---------- Record extracts
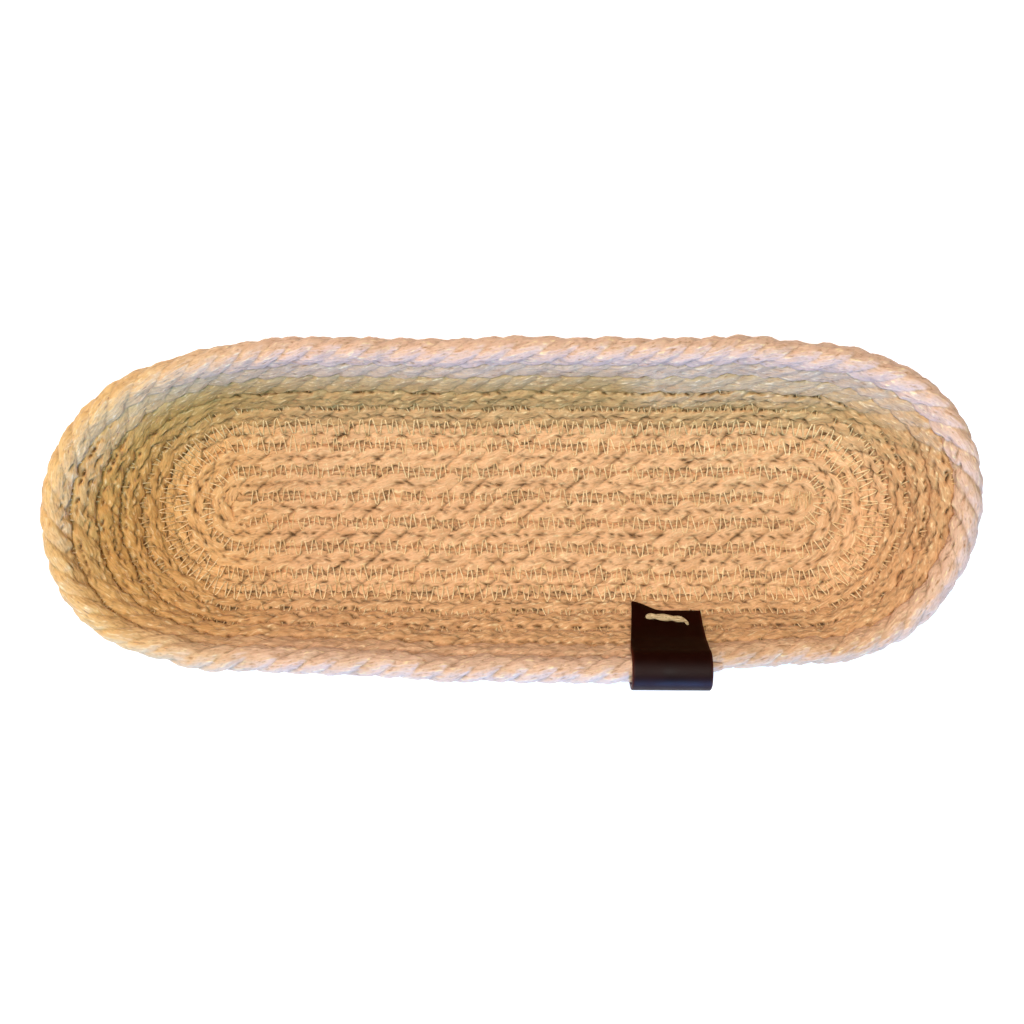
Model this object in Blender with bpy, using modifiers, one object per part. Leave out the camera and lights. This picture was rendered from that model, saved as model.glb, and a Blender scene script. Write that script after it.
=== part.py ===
"""Oval rope basket: a shallow tray wound from one length of jute rope.

The rope starts in the middle of the floor, folds back on itself at the right-hand end and winds
outwards round that first row. It lies flat for the floor, climbs for the wall and ends at the
front of the rim, where a leather tag is folded over its end and tied on with twine. A lockstitch
seam joins each course to the next: its needle thread lies in the valleys of the inside, and its
bobbin thread in those of the outside.

Metres, +Z up. X runs along the basket and the tag is at the front, towards -Y. The origin is the
middle of the first row's flat underside, on the surface that the basket stands on.
"""

import math

import bmesh
import bpy
import numpy as np
from mathutils import Matrix, Vector

# Rope
rope_diameter = 0.0077
foot_share = 0.1  # of the rope's diameter, worn flat where the floor stands
last_end_inset = 0.002  # the rope's last end, inside the tag's right edge

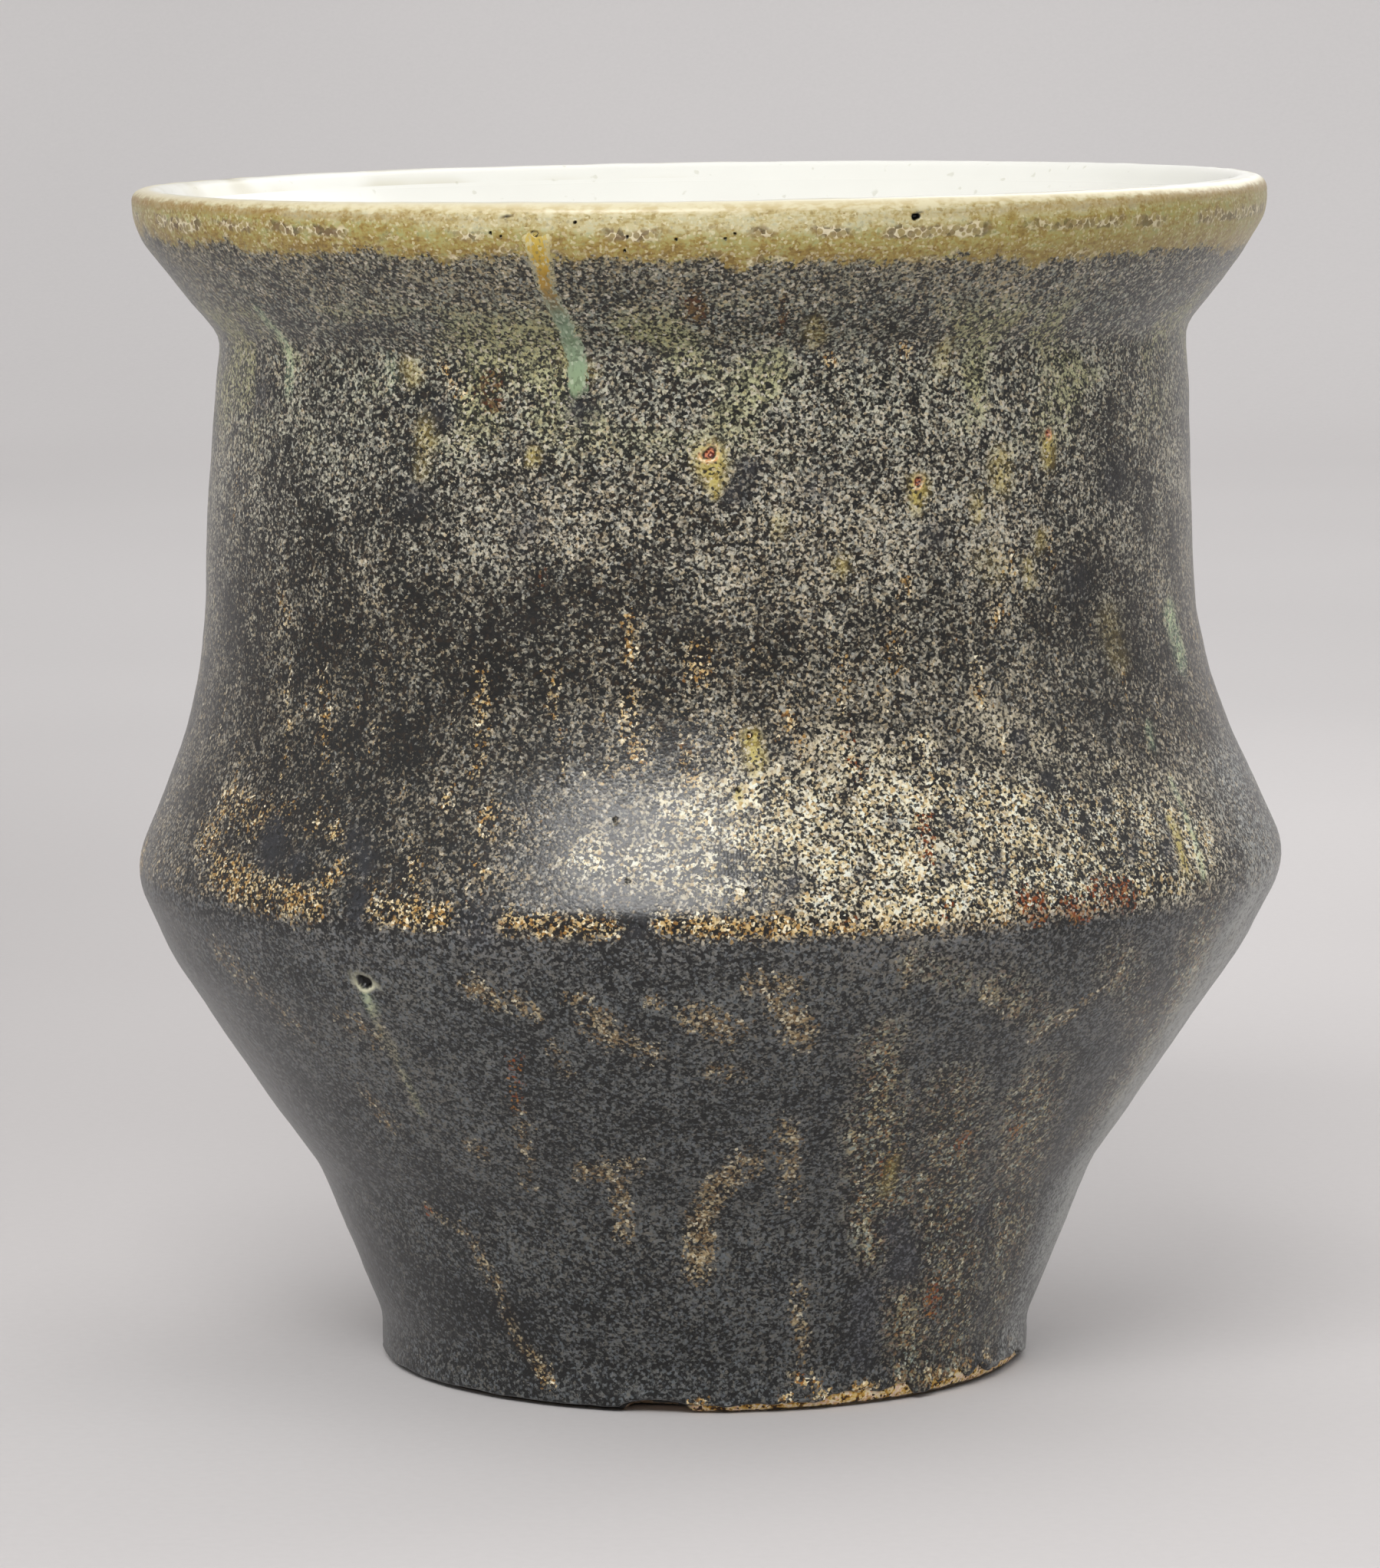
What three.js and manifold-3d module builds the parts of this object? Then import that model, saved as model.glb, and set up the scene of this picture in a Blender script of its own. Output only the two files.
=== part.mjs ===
// A wheel-thrown stoneware vase: a turned foot ring, a bowl that opens to a sharp low shoulder,
// a straight neck and a flared rim. The clay pot carries three coats of glaze: a dark one on the
// outside, a white liner inside that comes over the lip, and an ochre band between the two under
// the lip, with one run down the front of the neck.
//
// Millimetres, +Z up. Z is the wheel axis and the foot ring stands on z = 0. A bearing is an
// angle round Z, from the front, which is -Y, towards +X.
import * as THREE from 'three';
import { mergeVertices } from 'three/addons/utils/BufferGeometryUtils.js';
import Module from 'manifold-3d';

const wasm = await Module();
wasm.setup();

// Outside of the glazed pot: the radius at each corner, and its rise from the corner below. The
// lip's radius follows the shoulder's, which it lies a little inside.
const footRadius = 42.7;
const footRise = 5.5;
const kneeRadius = 51.1;
const kneeRise = 20.9;
const bellyRadius = 70.4;
const bellyRise = 28.9;
const shoulderRadius = 75.7;
const shoulderRise = 10.4;
const waistRadius = 65.1;
const waistRise = 24.4;
const neckRadius = 62.75;
const neckRise = 44.8;
const lipSetback = 2.2;
const flareRise = 14.2;
const lipRise = 5.1;

// The round that softens each of those corners
const footEdgeRound = 1.5;
const footBlend = 8.6;
const kneeBlend = 17;
const bellyBlend = 34;
const shoulderRound = 8;
const waistBlend = 66;
const neckRound = 4.7;
const lipBlend = 8;
const lipRound = 1.7;

// Inside of the glazed pot: the wall at each corner, measured level, and the inside's own rounds
const lipWidth = 3.8;
const neckWall = 4.4;
const shoulderWall = 6.2;
const bellyWall = 6.4;
const kneeWall = 6.8;
const footWall = 5.4;
const throatLift = 2.7;
const throatBlend = 7;
const innerShoulderBlend = 14;
const floorThickness = 6.4;
const floorDish = 0.6;
const floorBlend = 9;

// Foot ring, turned out underneath
const footRingWidth = 6;
const recessDepth = 3.6;
const recessTaper = 0.8;
const recessDome = 0.5;

// Glaze coats, and the clearances that keep them off the clay and off one another
const glazeThickness = 0.6;
const linerThickness = 0.5;
const bondGap = 0.3;
const seamGap = 0.3;

// Lines where the coats end: above the foot, under the band, and under the lip's round
const footLineHeight = 1;
const footLineWave = 0.3;
const bandDrop = 7.2;
const bandLineWave = 0.4;
const linerWrap = 0.3;
const wavesAround = 5;

// The run of band glaze down the front of the neck
const runBearing = -14.3;
const runWidth = 2.8;
const runFlare = 2;
const runRelief = 0.4;
const runStartDrop = 3.5;
const runEndDrop = 26;

// The chip knocked out of the foot's outer edge
const chipBearing = -8.8;
const chipWidth = 10;
const chipHeight = 1.5;
const chipDepth = 2.6;

// The pot dried a little askew: its rings slope, its wall wanders sideways as it climbs, and its
// neck leans
const ringSlope = 0.0135;
const shoulderShift = 0.3;
const wander = 0.46;
const wanderPitch = 71;
const wanderStart = 51;
const neckLean = 0.015;

// Facets: how many go round the pot, the chip and the run's curves, and how far one may stand
// off a round of the profile
const facetsAround = 44;
const chipFacets = 14;
const runFacets = 6;
const facetSag = 0.15;

// The share of a stretch of wall that its rounds may take up
const roundRoom = 0.95;

// The lip's radius, the heights of the outside corners, and places that follow from them
const lipRadius = shoulderRadius - lipSetback;
const kneeHeight = footRise + kneeRise;
const bellyHeight = kneeHeight + bellyRise;
const shoulderHeight = bellyHeight + shoulderRise;
const waistHeight = shoulderHeight + waistRise;
const neckHeight = waistHeight + neckRise;
const lipBaseHeight = neckHeight + flareRise;
const rimHeight = lipBaseHeight + lipRise;
const linerLine = rimHeight - lipRound - linerWrap;
const floorHeight = recessDepth + floorThickness;
const ringInnerRadius = footRadius - footRingWidth;
const beyondWalls = shoulderRadius + lipRadius;

// A corner of a profile: its radius and height, and the round that softens it
function corner(radius, height, round = 0) {
  return { at: new THREE.Vector2(radius, height), round };
}

// Both profiles are walked with the wall on the left: up the outside, and down the inside
const outside = [
  corner(ringInnerRadius, 0),
  corner(footRadius, 0, footEdgeRound),
  corner(footRadius, footRise, footBlend),
  corner(kneeRadius, kneeHeight, kneeBlend),
  corner(bellyRadius, bellyHeight, bellyBlend),
  corner(shoulderRadius, shoulderHeight, shoulderRound),
  corner(waistRadius, waistHeight, waistBlend),
  corner(neckRadius, neckHeight, neckRound),
  corner(lipRadius, lipBaseHeight, lipBlend),
  corner(lipRadius, linerLine - seamGap / 2),
];
const inside = [
  corner(lipRadius, linerLine + seamGap / 2),
  corner(lipRadius, rimHeight, lipRound),
  corner(lipRadius - lipWidth, rimHeight, lipRound),
  corner(neckRadius - neckWall, neckHeight + throatLift, throatBlend),
  corner(waistRadius - neckWall, waistHeight, waistBlend),
  corner(shoulderRadius - shoulderWall, shoulderHeight, innerShoulderBlend),
  corner(bellyRadius - bellyWall, bellyHeight, bellyBlend),
  corner(kneeRadius - kneeWall, kneeHeight),
  corner(footRadius - footWall, floorHeight, floorBlend),
  corner(0, floorHeight - floorDish),
];

// The stretches between a profile's corners
function stretchesOf(corners) {
  return corners.slice(1).map(({ at }, i) => at.clone().sub(corners[i].at));
}

// A direction's normal, to its left
function leftOf(stretch) {
  return new THREE.Vector2(-stretch.y, stretch.x).normalize();
}

// The same profile a distance deeper in the wall; a corner on the axis stays there
function sunk(corners, distance) {
  const normals = stretchesOf(corners).map(leftOf);
  return corners.map(({ at, round }, i) => {
    const before = normals[i - 1] ?? normals[i];
    const after = normals[i] ?? before;
    const shift = before.clone().add(after).multiplyScalar(distance / (1 + before.dot(after)));
    const turn = Math.sign(before.cross(after));
    const radius = at.x && at.x + shift.x;
    return corner(radius, at.y + shift.y, round && Math.max(0, round - turn * distance));
  });
}

// A profile's points, with an arc at each round; rounds that crowd a stretch share it
function pathOf(corners) {
  const stretches = stretchesOf(corners);
  const turns = corners.map((_, i) => {
    if (!stretches[i - 1] || !stretches[i]) return 0;
    return Math.atan2(stretches[i - 1].cross(stretches[i]), stretches[i - 1].dot(stretches[i]));
  });
  const reaches = corners.map(({ round }, i) => Math.abs(round * Math.tan(turns[i] / 2)));
  const crowding = stretches.map((stretch, i) => (
    Math.max(1, (reaches[i] + reaches[i + 1]) / (roundRoom * stretch.length()))
  ));
  return corners.flatMap(({ at }, i) => {
    if (!reaches[i]) return [at];
    const reach = reaches[i] / Math.max(crowding[i - 1], crowding[i]);
    const radius = reach / Math.abs(Math.tan(turns[i] / 2));
    const start = at.clone().addScaledVector(stretches[i - 1].clone().normalize(), -reach);
    const centre = start.clone().addScaledVector(leftOf(stretches[i - 1]), radius * Math.sign(turns[i]));
    const facetTurn = 2 * Math.acos(1 - Math.min(1, facetSag / radius));
    const facets = Math.ceil(Math.abs(turns[i]) / facetTurn);
    return Array.from({ length: facets + 1 }, (_, k) => (
      start.clone().rotateAround(centre, (turns[i] * k) / facets)
    ));
  });
}

// A closed profile turned on the wheel, from the front and round to it
function turned(points) {
  return new THREE.LatheGeometry(points, facetsAround).rotateX(Math.PI / 2);
}

function solidOf(geometry) {
  const bare = geometry.clone();
  bare.deleteAttribute('normal');
  bare.deleteAttribute('uv');
  const merged = mergeVertices(bare);
  return new wasm.Manifold(new wasm.Mesh({
    numProp: 3,
    vertProperties: Float32Array.from(merged.getAttribute('position').array),
    triVerts: Uint32Array.from(merged.index.array),
  }));
}

function geometryOf(solid) {
  const { vertProperties, triVerts } = solid.getMesh();
  const geometry = new THREE.BufferGeometry();
  geometry.setAttribute('position', new THREE.BufferAttribute(vertProperties, 3));
  geometry.setIndex(new THREE.BufferAttribute(triVerts, 1));
  return geometry;
}

// Everything between two wavy lines round the pot, from well inside the wall to well outside it
function girdle(low, lowWave, high, highWave) {
  const geometry = turned([
    new THREE.Vector2(0, low),
    new THREE.Vector2(ringInnerRadius, low),
    new THREE.Vector2(beyondWalls, low),
    new THREE.Vector2(beyondWalls, high),
    new THREE.Vector2(ringInnerRadius, high),
    new THREE.Vector2(0, high),
  ]);
  const place = geometry.getAttribute('position');
  for (let i = 0; i < place.count; i += 1) {
    const onAxis = Math.hypot(place.getX(i), place.getY(i)) < ringInnerRadius / 2;
    const wave = Math.sin(wavesAround * Math.atan2(place.getX(i), -place.getY(i)));
    const height = place.getZ(i) < (low + high) / 2 ? lowWave : highWave;
    if (!onAxis) place.setZ(i, place.getZ(i) + height * wave);
  }
  return solidOf(geometry);
}

// The space that the run takes, seen from the front: flared under the lip, round at its end
function runSpace(clearance) {
  const half = runWidth / 2 + clearance;
  const top = rimHeight - runStartDrop + clearance;
  const end = rimHeight - runEndDrop + runWidth / 2;
  const outline = new THREE.Shape();
  outline.moveTo(-half * runFlare, top);
  outline.bezierCurveTo(-half, (2 * top + end) / 3, -half / runFlare, (top + end) / 2, -half, end);
  outline.absarc(0, end, half, Math.PI, 2 * Math.PI);
  outline.bezierCurveTo(half / runFlare, (top + end) / 2, half, (2 * top + end) / 3, half * runFlare, top);
  const space = new THREE.ExtrudeGeometry(outline, {
    depth: beyondWalls,
    bevelEnabled: false,
    curveSegments: runFacets,
  });
  return solidOf(space.rotateX(Math.PI / 2).rotateZ(THREE.MathUtils.degToRad(runBearing)));
}

// The bite out of the foot's outer edge, as wide and high as the chip shows there
function chipSpace() {
  const bite = new THREE.SphereGeometry(1, chipFacets, chipFacets / 2);
  bite.scale(chipWidth / 2, chipDepth, chipHeight).translate(0, -footRadius, 0);
  return solidOf(bite.rotateZ(THREE.MathUtils.degToRad(chipBearing)));
}

// A coat of the outside, standing proud of it by a relief
function outsideCoat(relief) {
  const face = pathOf(sunk(outside, -relief));
  const back = pathOf(sunk(outside, glazeThickness)).reverse();
  return solidOf(turned([...face, ...back, face[0]]));
}

// The clay: underneath from the axis to the foot ring, up the outside, and down the inside. Its
// foot is turned softer than the glaze over it, which pools there.
function clayBody() {
  const glazeDepth = glazeThickness + bondGap;
  const underGlaze = sunk(outside, glazeDepth);
  const underLiner = sunk(inside, linerThickness + bondGap);
  const footEdge = corner(footRadius - glazeDepth, 0, footEdgeRound + glazeDepth);
  const profile = pathOf([
    corner(0, recessDepth + recessDome),
    corner(ringInnerRadius - recessTaper, recessDepth),
    corner(ringInnerRadius, 0),
    footEdge,
    ...underGlaze.slice(2),
    ...underLiner,
  ]);
  return solidOf(turned(profile)).subtract(chipSpace());
}

// The liner: up its back from the axis, round the edge under the lip, and down its face
function innerGlaze() {
  const back = pathOf(sunk(inside, linerThickness)).reverse();
  return turned([...back, ...pathOf(inside)]);
}

function outerGlaze() {
  const bandLine = rimHeight - bandDrop - seamGap / 2;
  return outsideCoat(0)
    .intersect(girdle(footLineHeight, footLineWave, bandLine, bandLineWave))
    .subtract(runSpace(seamGap))
    .subtract(chipSpace());
}

function rimGlaze() {
  const bandLine = rimHeight - bandDrop + seamGap / 2;
  const band = outsideCoat(0).intersect(girdle(bandLine, bandLineWave, 2 * rimHeight, 0));
  return band.add(outsideCoat(runRelief).intersect(runSpace(0)));
}

// The askew shape, which grows from nothing at the foot to its full size at the shoulder
function settled(geometry) {
  const place = geometry.getAttribute('position');
  for (let i = 0; i < place.count; i += 1) {
    const x = place.getX(i);
    const z = place.getZ(i);
    const share = THREE.MathUtils.smoothstep(z, 0, shoulderHeight);
    const sideways = shoulderShift + wander * Math.sin((2 * Math.PI * (z - wanderStart)) / wanderPitch);
    const lean = neckLean * Math.max(0, z - shoulderHeight);
    place.setXYZ(i, x + share * sideways - lean, place.getY(i), z + ringSlope * share * x);
  }
  geometry.computeVertexNormals();
  return geometry;
}

function piece(name, geometry, color, roughness) {
  const material = new THREE.MeshStandardMaterial({ color, roughness, metalness: 0 });
  const mesh = new THREE.Mesh(settled(geometry), material);
  mesh.name = name;
  return mesh;
}

const vase = new THREE.Group();
vase.add(
  piece('clay_body', geometryOf(clayBody()), '#d8c2ae', 0.9),
  piece('outer_glaze', geometryOf(outerGlaze()), '#484a4b', 0.45),
  piece('rim_glaze', geometryOf(rimGlaze()), '#8f7b45', 0.35),
  piece('inner_glaze', innerGlaze(), '#f3f1ea', 0.15),
);

export default vase;
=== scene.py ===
import math

import bmesh
import bpy
import numpy as np
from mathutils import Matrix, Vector


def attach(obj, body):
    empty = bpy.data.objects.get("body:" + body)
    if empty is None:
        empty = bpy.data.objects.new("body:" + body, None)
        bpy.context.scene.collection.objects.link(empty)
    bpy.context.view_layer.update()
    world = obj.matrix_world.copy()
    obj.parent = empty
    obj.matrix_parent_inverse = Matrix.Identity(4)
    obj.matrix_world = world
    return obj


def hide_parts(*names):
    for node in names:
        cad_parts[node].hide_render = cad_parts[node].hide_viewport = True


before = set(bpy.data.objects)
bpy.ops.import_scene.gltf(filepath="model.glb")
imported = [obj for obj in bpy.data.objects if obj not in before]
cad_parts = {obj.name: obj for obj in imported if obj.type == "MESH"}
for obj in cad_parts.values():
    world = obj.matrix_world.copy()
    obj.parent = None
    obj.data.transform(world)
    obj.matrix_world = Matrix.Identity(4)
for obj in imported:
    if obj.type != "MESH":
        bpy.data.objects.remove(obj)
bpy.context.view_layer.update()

# A wheel-thrown stoneware vase with its glazes. Sizes are in millimetres and become metres where
# a mesh is made. A bearing is an angle round Z in degrees, from the front, which is -Y, towards
# +X. A height is above the surface that the vase stands on.
MM = 0.001

# The pot's named sizes
RING_INNER_RADIUS = 36.7
FOOT_RADIUS = 42.7
SHOULDER_HEIGHT = 65.7
NECK_HEIGHT = 134.9
LIP_RADIUS = 73.5
LIP_WIDTH = 3.8
RIM_HEIGHT = 154.2
LINER_LINE = 152.2
BAND_LINE = 147.0

# Where the band's ragged colour ends, and where the shoulder's edge breaks the dark glaze
BAND_EDGE = 147.1
BREAK_LINE = 65.0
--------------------
[Description of the task] Can you repeat, word for word, every line above from the one containing "function piece(name, geometry, color, roughness)" down to the one containing "cad_parts[node].hide_render = cad_parts[node].hide_viewport", including both?

[The reply]
function piece(name, geometry, color, roughness) {
  const material = new THREE.MeshStandardMaterial({ color, roughness, metalness: 0 });
  const mesh = new THREE.Mesh(settled(geometry), material);
  mesh.name = name;
  return mesh;
}

const vase = new THREE.Group();
vase.add(
  piece('clay_body', geometryOf(clayBody()), '#d8c2ae', 0.9),
  piece('outer_glaze', geometryOf(outerGlaze()), '#484a4b', 0.45),
  piece('rim_glaze', geometryOf(rimGlaze()), '#8f7b45', 0.35),
  piece('inner_glaze', innerGlaze(), '#f3f1ea', 0.15),
);

export default vase;
=== scene.py ===
import math

import bmesh
import bpy
import numpy as np
from mathutils import Matrix, Vector


def attach(obj, body):
    empty = bpy.data.objects.get("body:" + body)
    if empty is None:
        empty = bpy.data.objects.new("body:" + body, None)
        bpy.context.scene.collection.objects.link(empty)
    bpy.context.view_layer.update()
    world = obj.matrix_world.copy()
    obj.parent = empty
    obj.matrix_parent_inverse = Matrix.Identity(4)
    obj.matrix_world = world
    return obj


def hide_parts(*names):
    for node in names:
        cad_parts[node].hide_render = cad_parts[node].hide_viewport = True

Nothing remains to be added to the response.